**TASK INSTRUCTIONS:**
Everything in the listing below from the line containing "# Nothing is" through the line containing "obj.parent = None" should be repeated exactly; leave out every other line.

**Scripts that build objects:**
◇ ◇ ◇
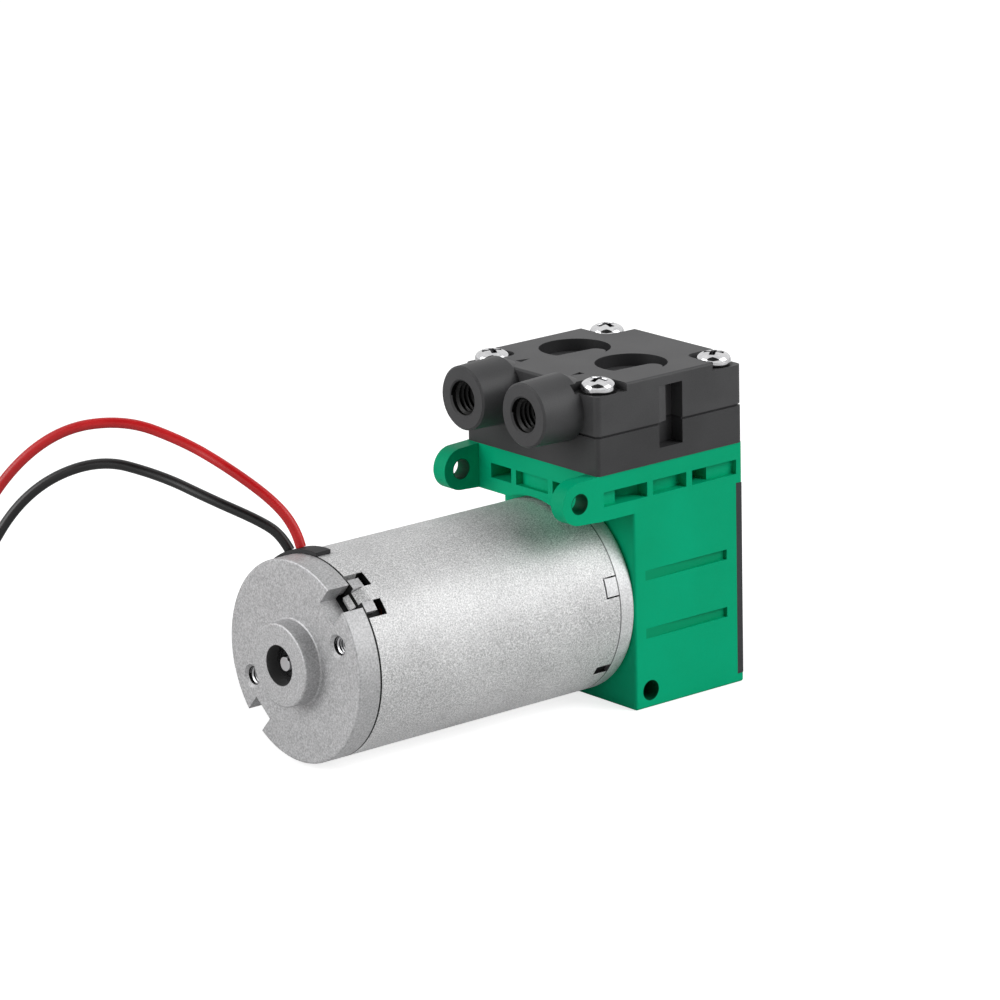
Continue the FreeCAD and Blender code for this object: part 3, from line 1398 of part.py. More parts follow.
def make_leads():
    radius = d.lead_diameter.value / 2
    tips = []
    for label, route in (("lead_red", RED_ROUTE), ("lead_black", BLACK_ROUTE)):
        path, radii = lead_path(route)
        start = Vector(*route[0])
        end = Vector(*route[-1])
        heading = (end - Vector(*route[-2])).normalize()
        section = Part.Wire(Part.makeCircle(radius, start, Vector(*route[1]) - start))
        tube = path.makePipeShell([section], True, True)
        lead = doc.addObject("Part::Feature", label)
        lead.Shape = tube
        lead.Label = label
        nodes[label] = lead
        tips.append(Part.makeCylinder(d.lead_tip_radius.value, d.lead_tip_length.value, end, heading))
        share = tube.Volume / (math.pi * radius ** 2 * path.Length)
        print(label, "length %.1f mm, smallest radius %.1f mm, volume ratio %.4f"
              % (path.Length, min(radii), share))
    tinned = doc.addObject("Part::Feature", "lead_tips")
    tinned.Shape = Part.makeCompound(tips)
    tinned.Label = "lead_tips"
    nodes["lead_tips"] = tinned


make_motor_can()
make_rear_end_cap()
make_front_end_cap()
make_wire_grommet()
motor_bearing = (d.bearing_width, d.bearing_radius, shaft_fit, d.bearing_ring, d.ball_radius, d.ball_count)
make_bearing("rear_bearing", rear_bearing_x, *motor_bearing)
make_bearing("front_bearing", front_bearing_x, *motor_bearing)
make_bearing("crank_bearing", crank_rear, d.crank_bearing_width, d.crank_bearing_radius, d.journal_radius,
             d.crank_bearing_ring, d.crank_ball_radius, d.crank_ball_count, d.stroke_half)
make_rotor()
make_stator()
make_crankcase_housing()
make_crankcase_cover()
make_machine_screws()
make_crank_drive()
make_diaphragm()
make_valve_body()
make_valve_gasket()
make_flap("inlet_flap", d.valve_offset, chamber_roof + d.flap_recess - d.flap_thickness - d.fit_clearance)
make_flap("outlet_flap", -d.valve_offset, block_top + d.fit_clearance)
make_head_cover()
make_leads()
doc.recompute()

# Nothing is written unless every object recomputed and every cut removed material
for item in doc.Objects:
    if "Invalid" in item.State or "Error" in item.State:
        raise RuntimeError("%s of %s failed" % (item.Name, item.State))
    if item.TypeId in ("PartDesign::Pocket", "PartDesign::Groove") and item.BaseFeature is not None:
        if item.BaseFeature.Shape.Volume - item.Shape.Volume < 1e-3:
            raise RuntimeError("%s cuts nothing" % item.Name)
for label, item in nodes.items():
    if item.Shape.isNull() or not item.Shape.isValid():
        raise RuntimeError("%s has no valid shape" % label)

os.makedirs("parts", exist_ok=True)
for label, item in nodes.items():
    item.Shape.exportStep(os.path.join("parts", label + ".step"))
print(len(nodes), "pieces,", sum(len(item.Shape.Solids) for item in nodes.values()), "solids")
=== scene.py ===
"""Looks of a small diaphragm vacuum pump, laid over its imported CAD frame.

Everything is in metres in the frame's axes: +X runs along the motor to the pump, +Z is up.
"""
import math

import bmesh
import bpy
import numpy as np
from mathutils import Matrix


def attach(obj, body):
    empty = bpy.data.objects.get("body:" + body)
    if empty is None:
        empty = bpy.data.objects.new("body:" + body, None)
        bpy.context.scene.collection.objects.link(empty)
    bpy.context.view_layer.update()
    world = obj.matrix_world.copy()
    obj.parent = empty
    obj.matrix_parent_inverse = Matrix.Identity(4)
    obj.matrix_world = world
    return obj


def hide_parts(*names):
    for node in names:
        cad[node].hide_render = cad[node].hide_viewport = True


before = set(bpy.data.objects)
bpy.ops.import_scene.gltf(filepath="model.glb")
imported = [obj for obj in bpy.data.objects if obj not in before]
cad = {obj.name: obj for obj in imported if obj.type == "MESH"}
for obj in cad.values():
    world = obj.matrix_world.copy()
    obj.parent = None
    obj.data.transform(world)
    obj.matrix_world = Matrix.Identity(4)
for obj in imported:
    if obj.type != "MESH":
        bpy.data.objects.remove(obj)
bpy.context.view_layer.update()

# Motor can: one sheet of steel rolled to a tube, with tabs crimped over both end caps.
# Its plating is a silver crystal grain, as fine as sand, with soft broad patches in the shine.
mm = 0.001


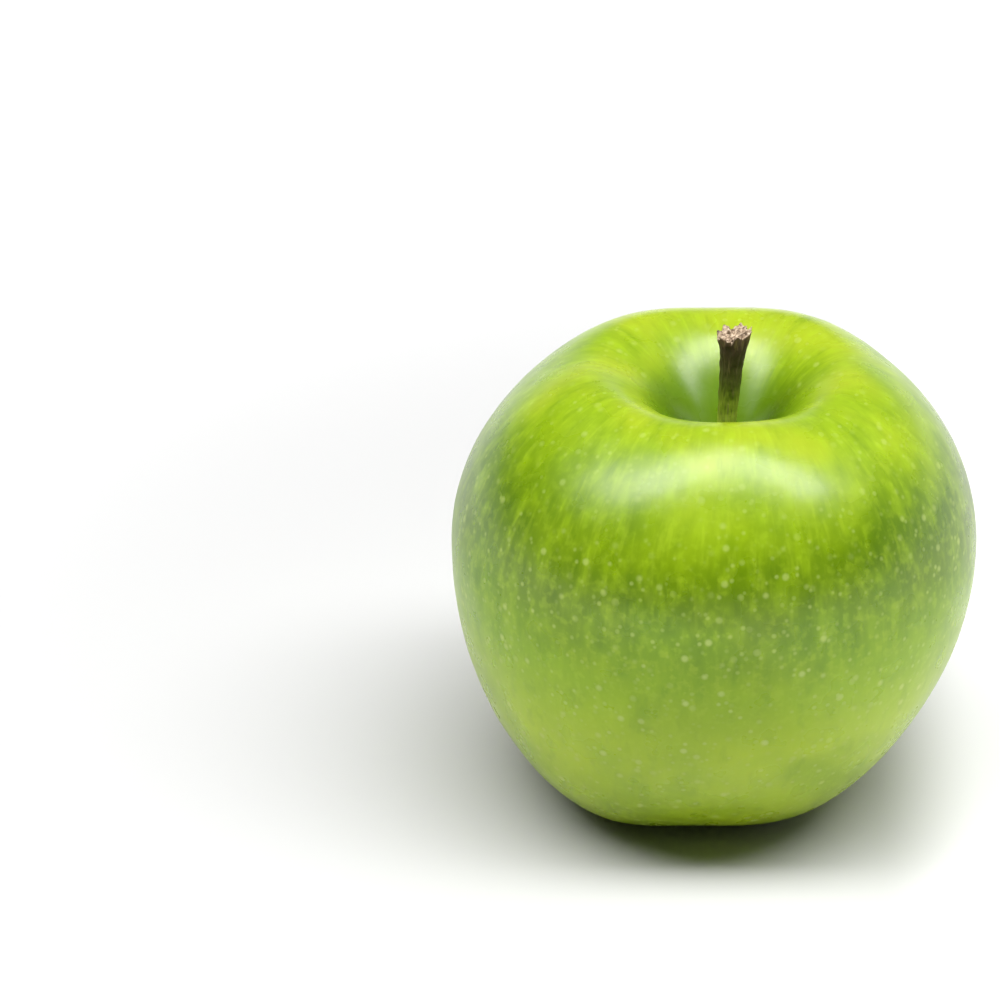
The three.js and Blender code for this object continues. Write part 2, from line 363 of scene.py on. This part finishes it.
# ---------------------------------------------------------------- sepals and stamens
SEPAL_COUNT = 5
SEPAL_LENGTH = 7.2 * MM
SEPAL_SEAT_RADIUS = 2.75 * MM
SEPAL_ROOT = 0.9 * MM
SEPAL_CURLS = [100, 118, 84, 108, 92]  # degrees that each tip has turned outwards
SEPAL_TWISTS = [6, -9, 14, -4, -12]  # degrees that each tip has turned about its own rib
SEPAL_THICKNESS = 0.32 * MM
SEPAL_STEPS = 44


def sepal_width(along):
    """Half the width: a broad root, a waist, a slight swell and a long dry point."""
    return (1.3 + 0.25 * math.sin(math.pi * along)) * (1 - along**2.2) * MM + 0.12 * MM


def make_sepal(number, *materials):
    """A flat grid, narrowed to a dried leaf, folded along its rib and curled outwards."""
    deselect()
    bpy.ops.mesh.primitive_grid_add(
        x_subdivisions=8, y_subdivisions=SEPAL_STEPS // 2, size=1, location=(0, 0, 0),
    )
    sepal = name_piece(bpy.context.object, "sepal_leaf_" + str(number))
    curl = math.radians(SEPAL_CURLS[number - 1])
    twist = math.radians(SEPAL_TWISTS[number - 1])
    line, tilt = [Vector((SEPAL_SEAT_RADIUS, BASIN_DEPTH + SEPAL_ROOT))], [0.0]
    for i in range(SEPAL_STEPS):
        ahead = Vector((math.sin(tilt[-1]), -math.cos(tilt[-1])))
        line.append(line[-1] + ahead * SEPAL_LENGTH / SEPAL_STEPS)
        tilt.append(curl * ((i + 1) / SEPAL_STEPS) ** 1.15)
    for v in sepal.data.vertices:
        along, side = v.co.y + 0.5, v.co.x * 2
        i = min(SEPAL_STEPS, round(along * SEPAL_STEPS))
        wave = rough((side, along * 4, number), 0.9, number)
        across = side * sepal_width(along) * (1 + 0.12 * wave)
        fold = 0.55 * side**2 * sepal_width(along) + 0.3 * MM * wave * abs(side)
        fold *= 0.3 + along
        roll = twist * along
        across, fold = (
            across * math.cos(roll) - fold * math.sin(roll),
            across * math.sin(roll) + fold * math.cos(roll),
        )
        out = line[i].x - fold * math.cos(tilt[i])
        v.co = (out, across, line[i].y - fold * math.sin(tilt[i]))
    clean(sepal)
    apply_modifier(sepal, "SOLIDIFY", thickness=SEPAL_THICKNESS, offset=0)
    subdivide(sepal, 2)
    sepal.rotation_euler.z = (number - 1) * 2 * math.pi / SEPAL_COUNT
    sepal.location.x = core_at(BASIN_DEPTH)
    settle(sepal, "sepal_" + str(number), "sepal", *materials)


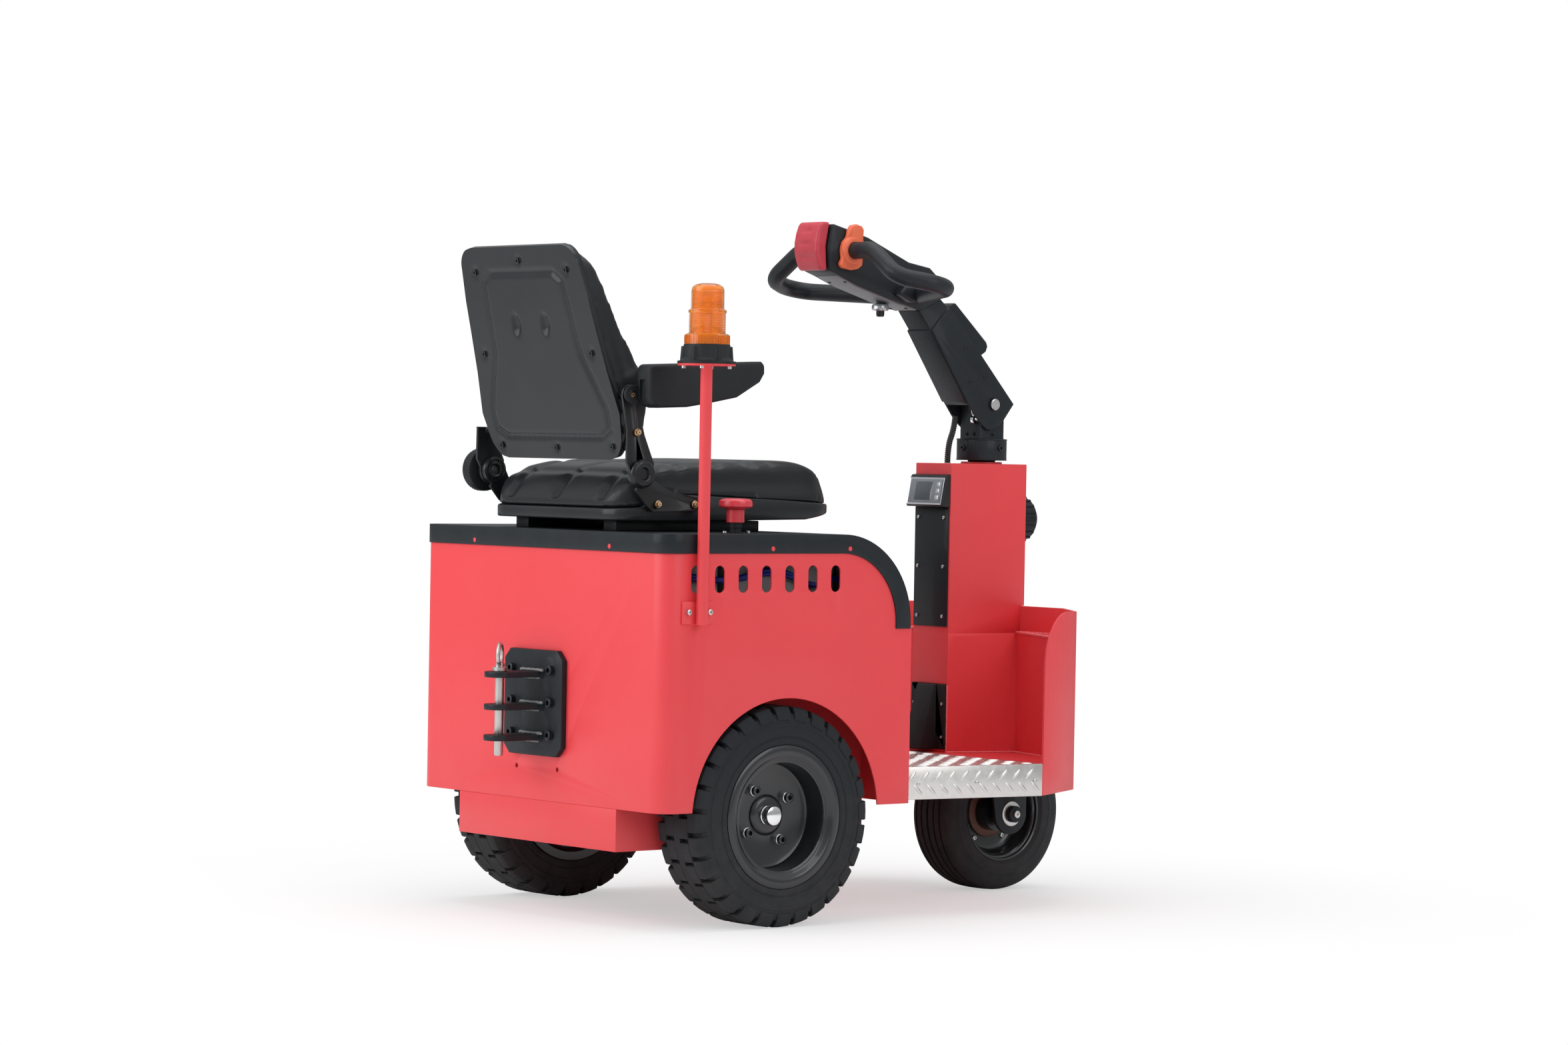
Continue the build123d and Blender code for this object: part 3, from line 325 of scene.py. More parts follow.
conduit_line = line_points("conduit_line", CONDUIT_ROUTE)
conduit_length = sum((b - a).length for a, b in zip(conduit_line, conduit_line[1:]))
rib_count = int(conduit_length / mm(CONDUIT_RIB)) * 4
conduit_places = []
for index in range(rib_count + 1):
    reach = conduit_length * index / rib_count
    for a, b in zip(conduit_line, conduit_line[1:]):
        if reach <= (b - a).length or b is conduit_line[-1]:
            conduit_places.append(a.lerp(b, min(reach / (b - a).length, 1)))
            break
        reach -= (b - a).length
conduit_shape = bmesh.new()
tube(conduit_shape, conduit_places, lambda i: mm(CONDUIT_RADIUS - (0, 0, 1.1, 1.1)[i % 4]))
conduit = finished("control_hose", conduit_shape, hose_black, None, ["control_conduit"], 20)
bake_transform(conduit)
mm(CONDUIT_RADIUS * 2)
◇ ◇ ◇
**EXERCISE ANSWER:**
# Nothing is written unless every object recomputed and every cut removed material
for item in doc.Objects:
    if "Invalid" in item.State or "Error" in item.State:
        raise RuntimeError("%s of %s failed" % (item.Name, item.State))
    if item.TypeId in ("PartDesign::Pocket", "PartDesign::Groove") and item.BaseFeature is not None:
        if item.BaseFeature.Shape.Volume - item.Shape.Volume < 1e-3:
            raise RuntimeError("%s cuts nothing" % item.Name)
for label, item in nodes.items():
    if item.Shape.isNull() or not item.Shape.isValid():
        raise RuntimeError("%s has no valid shape" % label)

os.makedirs("parts", exist_ok=True)
for label, item in nodes.items():
    item.Shape.exportStep(os.path.join("parts", label + ".step"))
print(len(nodes), "pieces,", sum(len(item.Shape.Solids) for item in nodes.values()), "solids")
=== scene.py ===
"""Looks of a small diaphragm vacuum pump, laid over its imported CAD frame.

Everything is in metres in the frame's axes: +X runs along the motor to the pump, +Z is up.
"""
import math

import bmesh
import bpy
import numpy as np
from mathutils import Matrix


def attach(obj, body):
    empty = bpy.data.objects.get("body:" + body)
    if empty is None:
        empty = bpy.data.objects.new("body:" + body, None)
        bpy.context.scene.collection.objects.link(empty)
    bpy.context.view_layer.update()
    world = obj.matrix_world.copy()
    obj.parent = empty
    obj.matrix_parent_inverse = Matrix.Identity(4)
    obj.matrix_world = world
    return obj


def hide_parts(*names):
    for node in names:
        cad[node].hide_render = cad[node].hide_viewport = True


before = set(bpy.data.objects)
bpy.ops.import_scene.gltf(filepath="model.glb")
imported = [obj for obj in bpy.data.objects if obj not in before]
cad = {obj.name: obj for obj in imported if obj.type == "MESH"}
for obj in cad.values():
    world = obj.matrix_world.copy()
    obj.parent = None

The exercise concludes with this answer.